_SOURCE DATA_
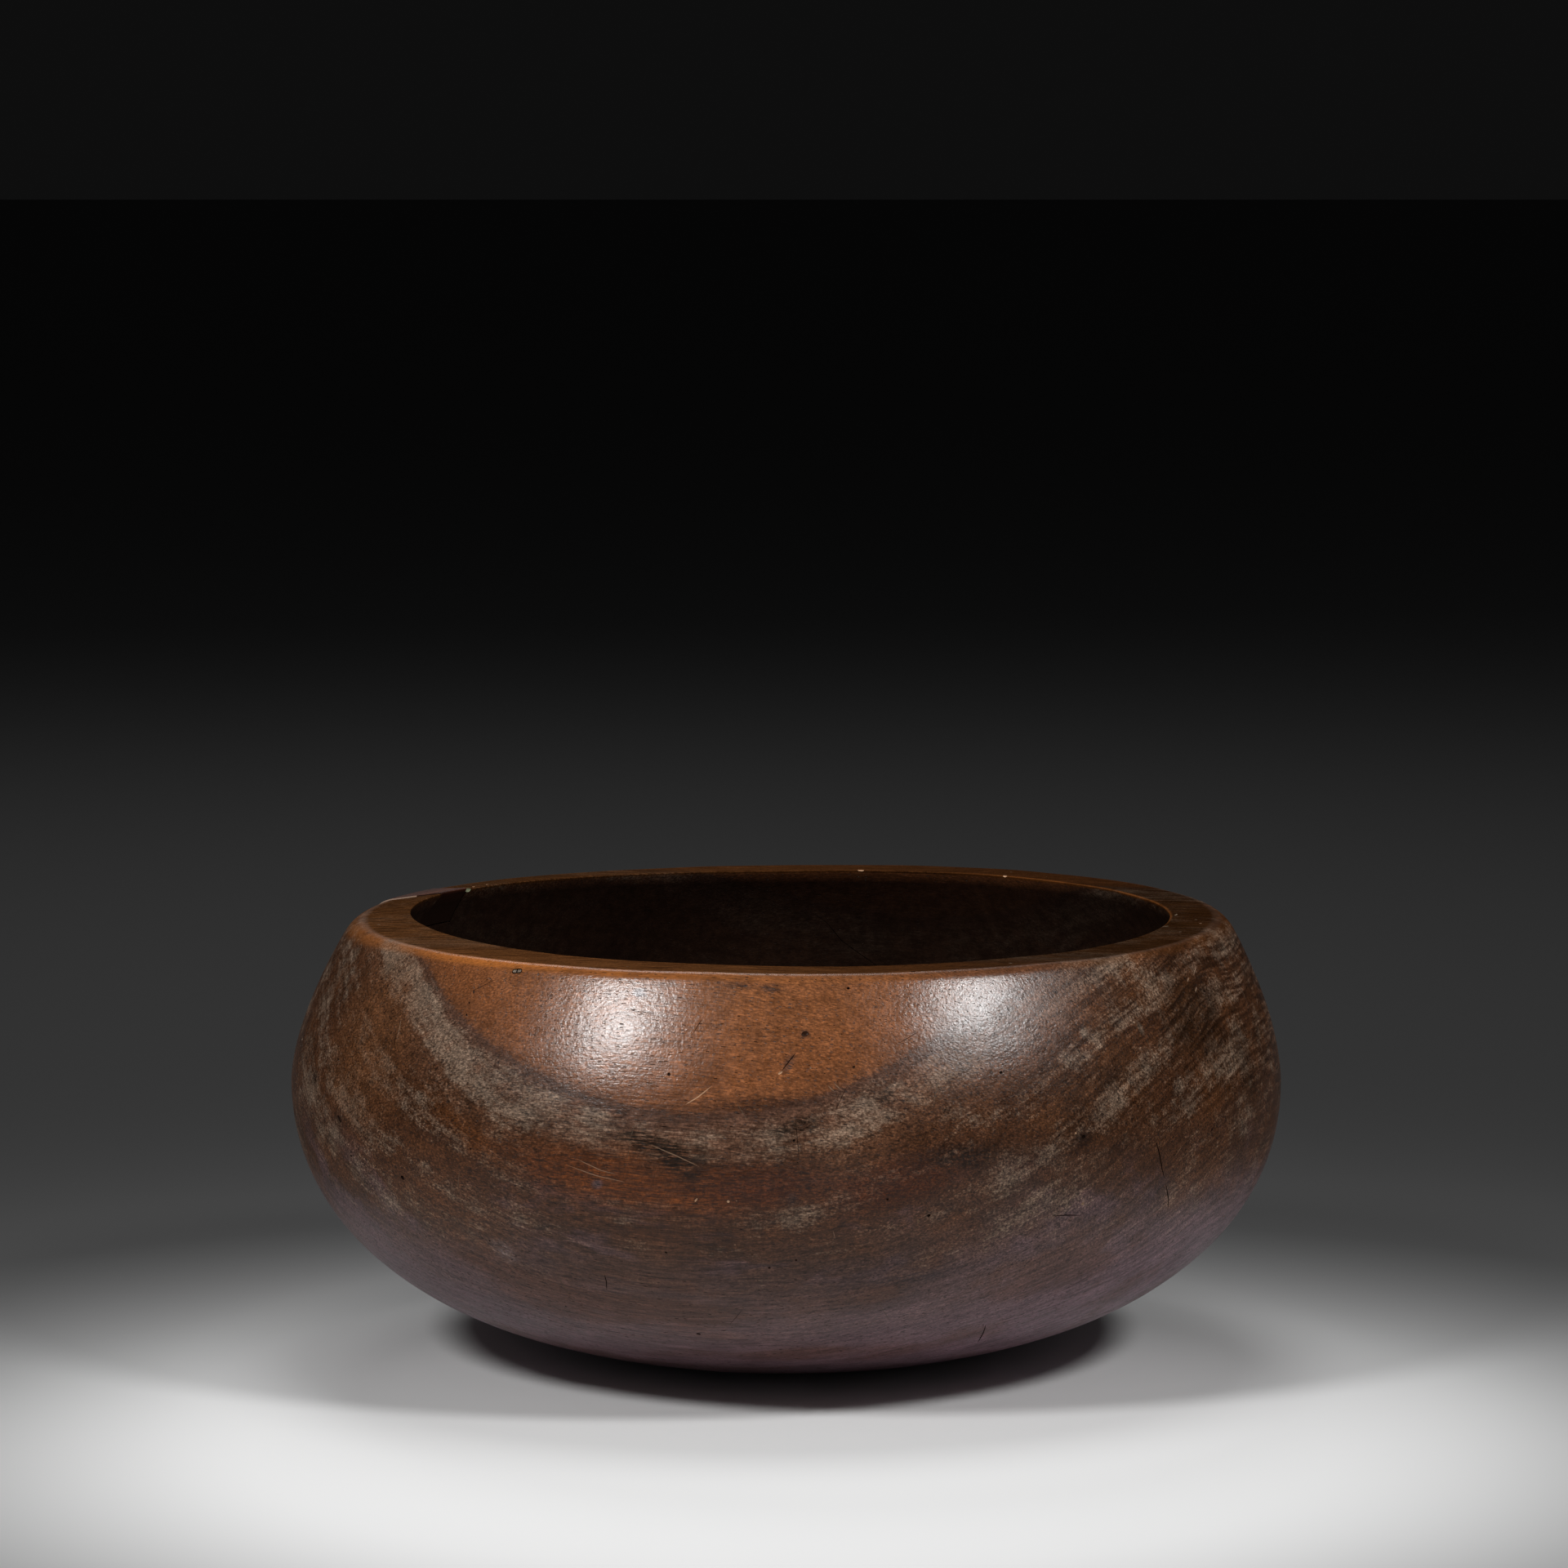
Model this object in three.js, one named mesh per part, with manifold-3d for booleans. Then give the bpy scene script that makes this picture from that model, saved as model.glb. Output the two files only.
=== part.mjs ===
// Wooden food bowl, hollowed and rounded from one block, with an old patch let into its rim
// and a small flat peg driven into the wall below the rim's edge.
// Millimetres, +Z up. The origin is the centre of the flat that the bowl stands on.
// The side with the peg faces -Y, and the patch is on the left, a little behind.

import * as THREE from 'three';
import { mergeVertices } from 'three/addons/utils/BufferGeometryUtils.js';
import Module from 'manifold-3d';

// The block's outside: a wide belly that closes in to the rim and rounds under to a small flat.
const BELLY_RADIUS = 150;
const BELLY_HEIGHT = 82.4;
const RIM_HEIGHT = 131;
const FOOT_RADIUS = 45;

// How full each stretch of the outline is: 2 is an ellipse, more is squarer.
const SHOULDER_FULLNESS = 1.63;
const SIDE_FULLNESS = 2.44;
const UNDERSIDE_FULLNESS = 2.13;

// The rim: a broad flat land with a rounded outer edge and a crisp inner lip.
const MOUTH_RADIUS = 114.5;
const RIM_LAND = 17.5;
const EDGE_ROUND = 3.5;
const LIP_ROUND = 1.2;

// The hollow: as wide as the belly allows, so the mouth overhangs it all round.
const BELLY_WALL = 15;
const FLOOR_THICKNESS = 18;
const HOLLOW_SHOULDER_FULLNESS = 1.8;
const HOLLOW_SIDE_FULLNESS = 2.4;
const HOLLOW_FLOOR_FULLNESS = 2.1;

// The patch: its near end is cut slantwise, along the grain, and its far end square across the rim.
// Angles run anticlockwise from +X.
const PATCH_NEAR_OUTER_ANGLE = 164;
const PATCH_NEAR_INNER_ANGLE = 155.5;
const PATCH_FAR_ANGLE = 149;
const PATCH_DEPTH = 10;

// The peg: a thin flat pin with rounded sides, driven slantwise into the wall just below the rim's
// edge and trimmed flush.
const PEG_ANGLE = 234.6;
const PEG_BELOW_RIM = 2.3;
const PEG_RISE = 35;
const PEG_ROLL = 8;
const PEG_WIDTH = 3.2;
const PEG_THICKNESS = 1.2;
const PEG_LENGTH = 8;

// The gap left all round the patch and the peg in their seats.
const JOINT_GAP = 0.3;

// How finely each stretch is stepped, and how far a cutting shape runs past the wood it cuts.
const TURNS = 96;
const SIDE_STEPS = 15;
const SHOULDER_STEPS = 9;
const EDGE_STEPS = 4;
const LIP_STEPS = 2;
const HOLLOW_SHOULDER_STEPS = 8;
const HOLLOW_STEPS = 14;
const PEG_SIDES = 8;
const OVERRUN = 12;
const MERGE_DISTANCE = 1e-4;

const EDGE_RADIUS = MOUTH_RADIUS + RIM_LAND;
const HOLLOW_RADIUS = BELLY_RADIUS - BELLY_WALL;
const SHOULDER_RISE = RIM_HEIGHT - BELLY_HEIGHT;
const PEG_HEIGHT = RIM_HEIGHT - PEG_BELOW_RIM;

const wasm = await Module();
wasm.setup();

// A curve's points at equal steps of its own parameter, from 0 to 1.
function stepped( steps, pointAt ) {

	return Array.from( { length: steps + 1 }, ( _, i ) => pointAt( i / steps ) );

}

// The radius of an incurving shoulder at a height between the belly and the rim.
function shoulderRadius( belly, top, fullness, height ) {

	const climbed = ( height - BELLY_HEIGHT ) / SHOULDER_RISE;
	return belly - ( belly - top ) * climbed ** fullness;

}

// A point of the rounded lower half, by its angle below the belly line.
function lowerPoint( belly, depth, sideFullness, bottomFullness, angle ) {

	const radius = belly * Math.cos( angle ) ** ( 2 / sideFullness );
	const height = BELLY_HEIGHT - depth * Math.sin( angle ) ** ( 2 / bottomFullness );
	return new THREE.Vector2( radius, height );

}

// A corner softened by a curve that leaves one stretch and joins the next.
function softCorner( from, corner, to, steps ) {

	return new THREE.QuadraticBezierCurve( from, corner, to ).getPoints( steps );

}

function outsidePoints() {

	const footAngle = Math.acos( ( FOOT_RADIUS / BELLY_RADIUS ) ** ( SIDE_FULLNESS / 2 ) );
	const depth = BELLY_HEIGHT / Math.sin( footAngle ) ** ( 2 / UNDERSIDE_FULLNESS );
	const lower = stepped( SIDE_STEPS, t =>
		lowerPoint( BELLY_RADIUS, depth, SIDE_FULLNESS, UNDERSIDE_FULLNESS, footAngle * ( 1 - t ) ) );
	const shoulderTop = RIM_HEIGHT - EDGE_ROUND;
	const shoulder = stepped( SHOULDER_STEPS, t => {

		const height = THREE.MathUtils.lerp( BELLY_HEIGHT, shoulderTop, t );
		return new THREE.Vector2( shoulderRadius( BELLY_RADIUS, EDGE_RADIUS, SHOULDER_FULLNESS, height ), height );

	} );
	return [ new THREE.Vector2( 0, 0 ), ...lower, ...shoulder.slice( 1 ) ];

}

function edgeCurve() {

	const shoulderTop = RIM_HEIGHT - EDGE_ROUND;
	const from = new THREE.Vector2(
		shoulderRadius( BELLY_RADIUS, EDGE_RADIUS, SHOULDER_FULLNESS, shoulderTop ), shoulderTop );
	const corner = new THREE.Vector2( EDGE_RADIUS, RIM_HEIGHT );
	const to = new THREE.Vector2( EDGE_RADIUS - EDGE_ROUND, RIM_HEIGHT );
	return softCorner( from, corner, to, EDGE_STEPS );

}

function insidePoints() {

	const shoulderTop = RIM_HEIGHT - LIP_ROUND;
	const shoulder = stepped( HOLLOW_SHOULDER_STEPS, t => {

		const height = THREE.MathUtils.lerp( shoulderTop, BELLY_HEIGHT, t );
		const radius = shoulderRadius( HOLLOW_RADIUS, MOUTH_RADIUS, HOLLOW_SHOULDER_FULLNESS, height );
		return new THREE.Vector2( radius, height );

	} );
	const lip = softCorner(
		new THREE.Vector2( MOUTH_RADIUS + LIP_ROUND, RIM_HEIGHT ),
		new THREE.Vector2( MOUTH_RADIUS, RIM_HEIGHT ),
		shoulder[ 0 ], LIP_STEPS );
	const depth = BELLY_HEIGHT - FLOOR_THICKNESS;
	const lower = stepped( HOLLOW_STEPS, t =>
		lowerPoint( HOLLOW_RADIUS, depth, HOLLOW_SIDE_FULLNESS, HOLLOW_FLOOR_FULLNESS, t * Math.PI / 2 ) );
	lower[ HOLLOW_STEPS ].x = 0;
	return [ ...lip, ...shoulder.slice( 1 ), ...lower.slice( 1 ) ];

}

function asSolid( geometry ) {

	geometry.deleteAttribute( 'normal' );
	geometry.deleteAttribute( 'uv' );
	const merged = mergeVertices( geometry, MERGE_DISTANCE );
	const corners = merged.index.array;
	const triVerts = [];
	for ( let i = 0; i < corners.length; i += 3 ) {

		const [ a, b, c ] = corners.slice( i, i + 3 );
		if ( a !== b && b !== c && c !== a ) triVerts.push( a, b, c );

	}
	return new wasm.Manifold( new wasm.Mesh( {
		numProp: 3,
		vertProperties: merged.attributes.position.array,
		triVerts: new Uint32Array( triVerts ),
	} ) );

}

function asMesh( name, solid, material ) {

	const { vertProperties, triVerts } = solid.getMesh();
	const geometry = new THREE.BufferGeometry();
	geometry.setAttribute( 'position', new THREE.BufferAttribute( vertProperties, 3 ) );
	geometry.setIndex( new THREE.BufferAttribute( triVerts, 1 ) );
	geometry.computeVertexNormals();
	const mesh = new THREE.Mesh( geometry, material );
	mesh.name = name;
	return mesh;

}

// The whole bowl as it would be with no patch and no peg, turned from its half outline.
function bowlBlank() {

	const outline = [ ...outsidePoints(), ...edgeCurve().slice( 1 ), ...insidePoints() ];
	const turned = new THREE.LatheGeometry( outline, TURNS );
	turned.rotateX( Math.PI / 2 );
	return asSolid( turned );

}

function onCircle( radius, degrees ) {

	const angle = THREE.MathUtils.degToRad( degrees );
	return new THREE.Vector2( radius * Math.cos( angle ), radius * Math.sin( angle ) );

}

// One end of the patch in plan: a line across the rim that runs past both edges,
// moved towards the patch's middle by the inset.
function patchEnd( outerAngle, innerAngle, inset, side ) {

	const outer = onCircle( EDGE_RADIUS, outerAngle );
	const inner = onCircle( MOUTH_RADIUS, innerAngle );
	const along = inner.clone().sub( outer ).normalize();
	const across = new THREE.Vector2( - along.y, along.x ).multiplyScalar( side * inset );
	outer.addScaledVector( along, - OVERRUN ).add( across );
	inner.addScaledVector( along, OVERRUN ).add( across );
	return { outer, inner };

}

function patchCutter( inset ) {

	const near = patchEnd( PATCH_NEAR_OUTER_ANGLE, PATCH_NEAR_INNER_ANGLE, inset, 1 );
	const far = patchEnd( PATCH_FAR_ANGLE, PATCH_FAR_ANGLE, inset, - 1 );
	const plan = new THREE.Shape( [ near.outer, far.outer, far.inner, near.inner ] );
	const cutter = new THREE.ExtrudeGeometry( plan, { depth: PATCH_DEPTH + OVERRUN, bevelEnabled: false } );
	cutter.translate( 0, 0, RIM_HEIGHT - PATCH_DEPTH + inset );
	return asSolid( cutter );

}

// A flat pin on the peg's axis, grown all round by the clearance and measured inwards from the wall.
function pegCutter( clearance, length ) {

	const radius = PEG_THICKNESS / 2 + clearance;
	const reach = ( PEG_WIDTH - PEG_THICKNESS ) / 2;
	const section = new THREE.Shape();
	section.absarc( reach, 0, radius, - Math.PI / 2, Math.PI / 2 );
	section.absarc( - reach, 0, radius, Math.PI / 2, 3 * Math.PI / 2 );
	const pin = new THREE.ExtrudeGeometry( section, {
		depth: length + OVERRUN, bevelEnabled: false, curveSegments: PEG_SIDES } );
	pin.translate( 0, 0, - length );
	pin.rotateZ( THREE.MathUtils.degToRad( 90 + PEG_ROLL ) );
	pin.rotateY( THREE.MathUtils.degToRad( 90 - PEG_RISE ) );
	const wall = shoulderRadius( BELLY_RADIUS, EDGE_RADIUS, SHOULDER_FULLNESS, PEG_HEIGHT );
	pin.translate( wall, 0, PEG_HEIGHT );
	pin.rotateZ( THREE.MathUtils.degToRad( PEG_ANGLE ) );
	return asSolid( pin );

}

const oiledWood = new THREE.MeshStandardMaterial( { color: 0x7a5236, roughness: 0.45, metalness: 0 } );
const patchWood = new THREE.MeshStandardMaterial( { color: 0x5f3c2a, roughness: 0.5, metalness: 0 } );
const pegWood = new THREE.MeshStandardMaterial( { color: 0x8f7a62, roughness: 0.6, metalness: 0 } );

const blank = bowlBlank();
const body = blank
	.subtract( patchCutter( 0 ) )
	.subtract( pegCutter( JOINT_GAP, PEG_LENGTH + JOINT_GAP ) );

const bowl = new THREE.Group();
bowl.add( asMesh( 'bowl_body', body, oiledWood ) );
bowl.add( asMesh( 'rim_patch', blank.intersect( patchCutter( JOINT_GAP ) ), patchWood ) );
bowl.add( asMesh( 'rim_peg', blank.intersect( pegCutter( 0, PEG_LENGTH ) ), pegWood ) );

export default bowl;
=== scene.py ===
# A carved wooden food bowl: the hollowed block, the patch let into its rim and the small peg driven
# into its wall just below the rim's edge. Metres, +Z up; the side with the peg faces -Y.
import math
import random

import bmesh
import bpy
from mathutils import Euler, Matrix, Vector
from mathutils.bvhtree import BVHTree
from mathutils.interpolate import poly_3d_calc


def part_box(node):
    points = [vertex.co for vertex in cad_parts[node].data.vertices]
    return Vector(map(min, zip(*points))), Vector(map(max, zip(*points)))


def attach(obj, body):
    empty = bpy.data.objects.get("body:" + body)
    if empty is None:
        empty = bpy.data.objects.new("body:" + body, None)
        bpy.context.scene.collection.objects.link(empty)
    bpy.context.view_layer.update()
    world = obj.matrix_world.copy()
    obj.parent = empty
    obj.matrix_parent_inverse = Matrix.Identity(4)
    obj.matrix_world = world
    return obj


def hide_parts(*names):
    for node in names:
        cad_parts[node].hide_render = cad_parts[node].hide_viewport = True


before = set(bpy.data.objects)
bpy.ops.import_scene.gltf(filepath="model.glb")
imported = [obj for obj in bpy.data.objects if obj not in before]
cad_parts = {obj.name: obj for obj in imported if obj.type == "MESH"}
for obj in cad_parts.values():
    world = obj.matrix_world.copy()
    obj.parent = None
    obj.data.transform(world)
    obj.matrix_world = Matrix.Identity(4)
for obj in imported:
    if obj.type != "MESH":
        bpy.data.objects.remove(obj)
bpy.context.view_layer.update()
MM = 0.001

# The camera stands 1.8 m in front of the bowl, a little above its rim, and looks slightly down on it.
CAMERA_PLACE = Vector((-0.74 * MM, -1.8, 0.3575))
CAMERA_DIP = math.radians(5.911)
SENSOR_WIDTH = 36
LENS = 137.34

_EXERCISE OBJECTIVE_
Repeat the line containing "before = set(bpy.data.objects)" and all subsequent lines through the final line of the data, exactly and with no others.

_FINAL RESULT_
before = set(bpy.data.objects)
bpy.ops.import_scene.gltf(filepath="model.glb")
imported = [obj for obj in bpy.data.objects if obj not in before]
cad_parts = {obj.name: obj for obj in imported if obj.type == "MESH"}
for obj in cad_parts.values():
    world = obj.matrix_world.copy()
    obj.parent = None
    obj.data.transform(world)
    obj.matrix_world = Matrix.Identity(4)
for obj in imported:
    if obj.type != "MESH":
        bpy.data.objects.remove(obj)
bpy.context.view_layer.update()
MM = 0.001

# The camera stands 1.8 m in front of the bowl, a little above its rim, and looks slightly down on it.
CAMERA_PLACE = Vector((-0.74 * MM, -1.8, 0.3575))
CAMERA_DIP = math.radians(5.911)
SENSOR_WIDTH = 36
LENS = 137.34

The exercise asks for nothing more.